Orthodox Christmas doesn’t come until January. But in deep December, at the Solstice or thenabouts, we celebrate the feast of St. Nicholas, bishop of Myra, Miracle-worker. I am personally associated with St. Nicholas and his feast for more than one reason. St. Nicholas was born to wealth, but he became a monk and gave away all his wealth to the poor. He gave his wealth to three poor girls so that they may have dowries and find husbands and find joy. He snuck gold coins into their socks as they were drying out. But when the youngest was getting married, it was the dead of winter and the house was boarded shut, so St. Nicholas shimmied down the chimney to drop the gold coins in the girl’s socks, which were hanging from the fireplace.

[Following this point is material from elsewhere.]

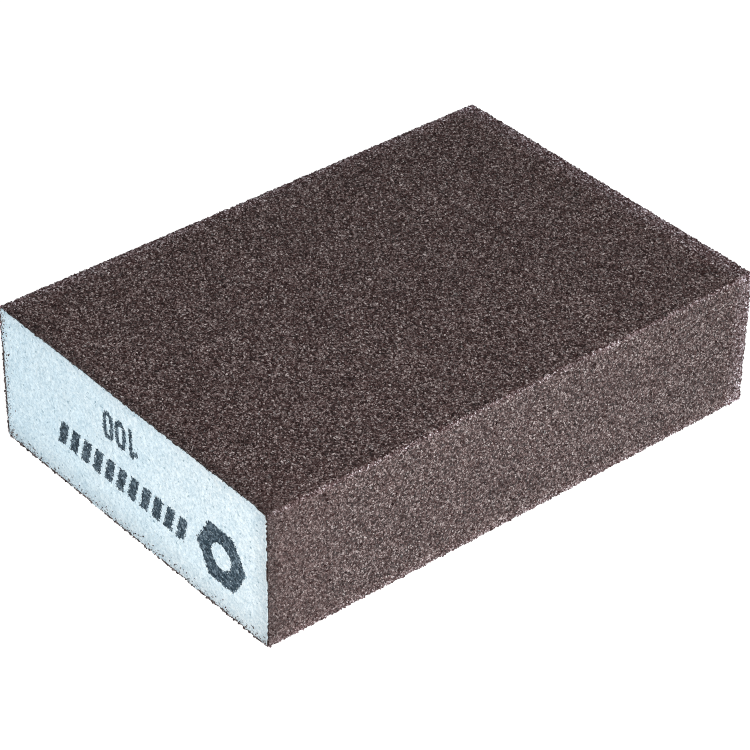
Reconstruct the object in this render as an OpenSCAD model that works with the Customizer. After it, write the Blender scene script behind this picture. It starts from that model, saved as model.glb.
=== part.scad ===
// Foam sanding block.  A block of closed-cell foam carries abrasive on its four
// long faces and is bare at its two cut ends.  One end has a small ink print.
// Units are millimetres.  The origin is the middle of the underside, +Y runs
// along the block and +Z is up.  The print is on the -Y end.

/* [Block] */
// Length of the block, between its cut ends
block_length = 100; // [60:1:150]
// Width over the abrasive coats
block_width = 68.8; // [64:0.1:90]
// Height over the abrasive coats
block_height = 25.6; // [22:0.1:40]

/* [Long edges] */
// Outer radius of the edge between the top and the right side
radius_top_right = 0.5; // [0.4:0.1:4]
// Outer radius of the edge between the top and the left side
radius_top_left = 0.4; // [0.4:0.1:4]
// Outer radius of the edge between the underside and the left side
radius_bottom_left = 1; // [0.4:0.1:4]
// Outer radius of the edge between the underside and the right side
radius_bottom_right = 0.5; // [0.4:0.1:4]

/* [Abrasive coat] */
// Thickness of the make coat, the resin film that bonds the grit to the foam
make_thickness = 0.15; // [0.1:0.05:0.3]
// Thickness of the grit coat, from the make coat to the tips of the grains
grit_thickness = 0.35; // [0.2:0.05:0.5]

/* [End print] */
// Depth to which the ink soaks into the foam
ink_depth = 0.3; // [0.2:0.1:1]
// Distance of the emblem's centre from the middle of the end face
emblem_offset = 23; // [22:0.5:24]
// Radius of the hexagonal emblem over its corners
emblem_radius = 6; // [4:0.25:7]
// Radius of the round hole in the emblem
emblem_hole_radius = 2.4; // [1:0.1:3]
// Height of the slanted bars
bar_height = 4.5; // [3:0.1:6]
// Width of one slanted bar
bar_width = 1.9; // [1:0.1:2.4]
// Number of slanted bars
bar_count = 11; // [5:1:11]
// Height of the digits of the grade number
digit_height = 5.2; // [3:0.1:6]
// Width of a digit
digit_width = 2.6; // [2.2:0.1:3]
// Width of a digit's stroke
digit_stroke = 0.8; // [0.5:0.1:1]

/* [Hidden] */
$fn = 64;
coat_thickness = make_thickness + grit_thickness;
// Radius that is left where a layer lies deeper than the outer edge is round
sharpest_radius = 0.1;
bar_pitch = 3.1;
bar_slant = 1.3;
bar_row = [2.4, 2.9];
emblem_height = 2.3;
digit_pitch = 3.2;
digit_row = [2.15, -5.85];
// The digit one: how far its stem stands to the right of the digit's middle, how far its
// flag reaches to the left of it, and how far the flag's tip hangs below the digit's top
stem_offset = 0.55;
flag_reach = 1.1;
flag_drop = 1.4;
// Amount by which a cutting shape runs past the solid that it cuts
overcut = 1;

// ---- The block's cross-section, in X and Z ----

// What lies outside a rounded corner whose sharp tip is at the origin, upper right
module corner_waste(radius) {
    difference() {
        translate([-radius, -radius])
            square(radius + overcut);
        translate([-radius, -radius])
            circle(radius);
    }
}

// Radius of an edge at a depth of inset below the block's outer surface
function radius_at(inset, outer_radius) = max(outer_radius - inset, sharpest_radius);

// Outline of the block at a depth of inset below its outer surface
module outline(inset) {
    half_width = block_width / 2 - inset;
    top = block_height - inset;
    difference() {
        translate([-half_width, inset])
            square([2 * half_width, top - inset]);
        translate([half_width, top])
            corner_waste(radius_at(inset, radius_top_right));
        translate([-half_width, top])
            mirror([1, 0])
                corner_waste(radius_at(inset, radius_top_left));
        translate([-half_width, inset])
            rotate(180)
                corner_waste(radius_at(inset, radius_bottom_left));
        translate([half_width, inset])
            mirror([0, 1])
                corner_waste(radius_at(inset, radius_bottom_right));
    }
}

// The layer between two depths, all the way round the block
module layer(outer_inset, inner_inset) {
    difference() {
        outline(outer_inset);
        outline(inner_inset);
    }
}

// The part of the section that belongs to the top, bounded by the 45 degree mitres
module top_sector() {
    half_width = block_width / 2;
    half_height = block_height / 2;
    polygon([
        [-half_width - overcut, block_height + overcut],
        [half_width + overcut, block_height + overcut],
        [half_width - half_height, half_height],
        [half_height - half_width, half_height]
    ]);
}

// The part of the section that belongs to the right side
module right_sector() {
    half_width = block_width / 2;
    half_height = block_height / 2;
    polygon([
        [half_width + overcut, block_height + overcut],
        [half_width + overcut, -overcut],
        [half_width - half_height, half_height]
    ]);
}

module bottom_sector() {
    translate([0, block_height])
        mirror([0, 1])
            top_sector();
}

module left_sector() {
    mirror([1, 0])
        right_sector();
}

// A section in X and Z, drawn out over the length of the block
module along_block() {
    rotate([90, 0, 0])
        linear_extrude(block_length, center = true)
            children();
}

// ---- Coats: children() is the sector that the coat covers ----

module make_coat() {
    color("saddlebrown")
        along_block()
            intersection() {
                layer(grit_thickness, coat_thickness);
                children();
            }
}

module grit_coat() {
    color("dimgray")
        along_block()
            intersection() {
                layer(0, grit_thickness);
                children();
            }
}

module make_coat_top() { make_coat() top_sector(); }
module make_coat_bottom() { make_coat() bottom_sector(); }
module make_coat_left() { make_coat() left_sector(); }
module make_coat_right() { make_coat() right_sector(); }

module grit_coat_top() { grit_coat() top_sector(); }
module grit_coat_bottom() { grit_coat() bottom_sector(); }
module grit_coat_left() { grit_coat() left_sector(); }
module grit_coat_right() { grit_coat() right_sector(); }

// ---- End print, drawn upright about the middle of the end face ----

module emblem_shape() {
    translate([-emblem_offset, emblem_height])
        difference() {
            circle(emblem_radius, $fn = 6);
            circle(emblem_hole_radius);
        }
}

// One bar that leans to the right, centred on the origin
module slanted_bar() {
    half_width = bar_width / 2;
    half_height = bar_height / 2;
    half_slant = bar_slant / 2;
    polygon([
        [-half_width - half_slant, -half_height],
        [half_width - half_slant, -half_height],
        [half_width + half_slant, half_height],
        [-half_width + half_slant, half_height]
    ]);
}

module bars_shape() {
    translate(bar_row)
        for (i = [0 : bar_count - 1])
            translate([(i - (bar_count - 1) / 2) * bar_pitch, 0])
                slanted_bar();
}

// A shape with straight sides and round ends, centred on the origin
module stadium(width, height) {
    radius = width / 2;
    straight = height - width;
    union() {
        translate([-radius, -straight / 2])
            square([width, straight]);
        translate([0, straight / 2])
            circle(radius);
        translate([0, -straight / 2])
            circle(radius);
    }
}

module digit_zero() {
    difference() {
        stadium(digit_width, digit_height);
        stadium(digit_width - 2 * digit_stroke, digit_height - 2 * digit_stroke);
    }
}

module digit_one() {
    half_stroke = digit_stroke / 2;
    half_height = digit_height / 2;
    stem_left = stem_offset - half_stroke;
    stem_right = stem_offset + half_stroke;
    polygon([
        [stem_right, half_height],
        [stem_right, -half_height],
        [stem_left, -half_height],
        [stem_left, half_height - flag_drop + half_stroke],
        [-flag_reach, half_height - flag_drop - half_stroke],
        [-flag_reach, half_height - flag_drop + half_stroke],
        [stem_left, half_height]
    ]);
}

// The grit size: one hundred
module grade_shape() {
    translate(digit_row) {
        translate([-digit_pitch, 0])
            digit_one();
        digit_zero();
        translate([digit_pitch, 0])
            digit_zero();
    }
}

// Ink in the -Y end, from its soaking depth to the given distance in front of the foam.
// The print reads upright with the block turned over, so it stands on its head here.
module in_end_face(proud) {
    translate([0, ink_depth - block_length / 2, 0])
        rotate([90, 0, 0])
            linear_extrude(ink_depth + proud)
                translate([0, block_height / 2])
                    rotate(180)
                        children();
}

module print_emblem() {
    color("darkslategray")
        in_end_face(0)
            emblem_shape();
}

module print_bars() {
    color("darkslategray")
        in_end_face(0)
            bars_shape();
}

module print_grade() {
    color("darkslategray")
        in_end_face(0)
            grade_shape();
}

// ---- Foam ----

module foam_core() {
    color("aliceblue")
        difference() {
            along_block()
                outline(coat_thickness);
            in_end_face(overcut) {
                emblem_shape();
                bars_shape();
                grade_shape();
            }
        }
}

foam_core();
make_coat_top();
make_coat_bottom();
make_coat_left();
make_coat_right();
grit_coat_top();
grit_coat_bottom();
grit_coat_left();
grit_coat_right();
print_emblem();
print_bars();
print_grade();
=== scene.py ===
"""The looks of a foam sanding block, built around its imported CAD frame.

The block lies on its underside.  +Y runs along it, +X across it, and its printed
end faces -Y.  Everything is in metres.  Each abrasive coat is a bed of angular
facets with separate grains on it and along its edges, the foam is a closed mesh
whose cut ends show their pores, and the ink follows those pores.
"""

import math

import bmesh
import bpy
import numpy as np
from mathutils import Matrix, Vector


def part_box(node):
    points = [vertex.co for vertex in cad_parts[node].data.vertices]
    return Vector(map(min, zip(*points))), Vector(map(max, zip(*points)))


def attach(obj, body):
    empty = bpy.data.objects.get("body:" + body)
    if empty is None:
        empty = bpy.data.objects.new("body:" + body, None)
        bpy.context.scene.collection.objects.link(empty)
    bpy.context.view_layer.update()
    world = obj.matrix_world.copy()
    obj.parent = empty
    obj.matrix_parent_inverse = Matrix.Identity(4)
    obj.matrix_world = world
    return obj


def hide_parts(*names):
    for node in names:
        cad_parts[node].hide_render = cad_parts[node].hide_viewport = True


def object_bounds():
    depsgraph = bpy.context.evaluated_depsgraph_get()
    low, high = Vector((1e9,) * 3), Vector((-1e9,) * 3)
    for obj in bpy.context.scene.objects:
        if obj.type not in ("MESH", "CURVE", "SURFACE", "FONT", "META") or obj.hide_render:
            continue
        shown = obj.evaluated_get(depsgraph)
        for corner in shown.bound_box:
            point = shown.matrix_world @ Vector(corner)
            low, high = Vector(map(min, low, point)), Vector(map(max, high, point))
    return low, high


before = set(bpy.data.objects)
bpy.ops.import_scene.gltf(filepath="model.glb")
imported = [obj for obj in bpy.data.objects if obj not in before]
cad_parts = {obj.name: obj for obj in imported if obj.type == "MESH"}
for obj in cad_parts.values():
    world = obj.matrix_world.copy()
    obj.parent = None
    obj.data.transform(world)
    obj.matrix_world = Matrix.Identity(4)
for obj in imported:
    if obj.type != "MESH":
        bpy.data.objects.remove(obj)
cad_low, cad_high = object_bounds()

MM = 0.001
random = np.random.default_rng(100)

# ---------------------------------------------------------------- camera

CAMERA_PLACE = (0.30617, -0.26086, 0.29833)
CAMERA_AZIMUTH = 49.64
CAMERA_ELEVATION = 35.76
CAMERA_ROLL = 0.80
CAMERA_LENS = 145.3


def make_camera():
    data = bpy.data.cameras.new("camera")
    data.lens = CAMERA_LENS
    data.sensor_width = 36
    data.clip_start = 0.01
    data.clip_end = 50
    camera = bpy.data.objects.new("camera", data)
    bpy.context.scene.collection.objects.link(camera)
    pan = Matrix.Rotation(math.radians(CAMERA_AZIMUTH), 4, "Z")
    tilt = Matrix.Rotation(math.radians(90 - CAMERA_ELEVATION), 4, "X")
    roll = Matrix.Rotation(math.radians(CAMERA_ROLL), 4, "Z")
    camera.matrix_world = Matrix.Translation(CAMERA_PLACE) @ pan @ tilt @ roll
    bpy.context.scene.camera = camera


make_camera()

# ---------------------------------------------------------------- sizes, from the frame

foam_low, foam_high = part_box("foam_core")
HALF_WIDTH = cad_high.x
HEIGHT = cad_high.z
FRONT = cad_low.y
BACK = cad_high.y
GRIT = cad_high.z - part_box("make_coat_top")[1].z
COAT = cad_high.z - foam_high.z


def flat_span(node, level):
    """Lowest and highest x of the flat face that a coat has at that height."""
    points = np.array([v.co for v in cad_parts[node].data.vertices])
    across = points[np.abs(points[:, 2] - level) < 0.001 * MM, 0]
    return across.min(), across.max()


def edge_rounds():
    """Centre x, centre z and radius of the round on each of the four long edges."""
    top_left, top_right = flat_span("grit_coat_top", HEIGHT)
    bottom_left, bottom_right = flat_span("grit_coat_bottom", 0)
    return {
        "top_left": (top_left, HEIGHT - HALF_WIDTH - top_left, HALF_WIDTH + top_left),
        "top_right": (top_right, HEIGHT - HALF_WIDTH + top_right, HALF_WIDTH - top_right),
        "bottom_left": (bottom_left, HALF_WIDTH + bottom_left, HALF_WIDTH + bottom_left),
        "bottom_right": (bottom_right, HALF_WIDTH - bottom_right, HALF_WIDTH - bottom_right),
    }


ROUNDS = edge_rounds()

# For each side: the edge where it starts, the edge where it ends, and the angle of
# its outward normal in X and Z.  They run clockwise, seen from the printed end.
SIDES = {
    "top": ("top_left", "top_right", 90),
    "right": ("top_right", "bottom_right", 0),
    "bottom": ("bottom_right", "bottom_left", -90),
    "left": ("bottom_left", "top_left", 180),
}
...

In the West, St. Nicholas is Santa Claus, and Santa Claus is a composite figure – not only is he the kind and giving Bishop of Myra, but he is also an avatar of the All-Father, of Odin, who was himself a wanderer and miracle-worker. Santa Claus is many things, but he embodies the principle of giving, of belonging and good cheer even as the days grow ever shorter, even in the longest nights around the Solstice.
The cold, the snow, the darkness, the endless sky have sculpted European man. We are children of winter in a way no other people are. We love winter like no other people do. We fight with snowballs, we ski, we sleigh and we build snowmen. American children look to snow to give them respite from the tyranny of government schools, if even for a day. There is a beauty to a winter night that is to be found in no other landscape image. The European soul is the product of the winter night. It is warm, tender, yet rough and adventurous, both individualistic and communal, at peace with contradiction and uncertainty, basking in that greatest joy of winter — the communal dream of spring.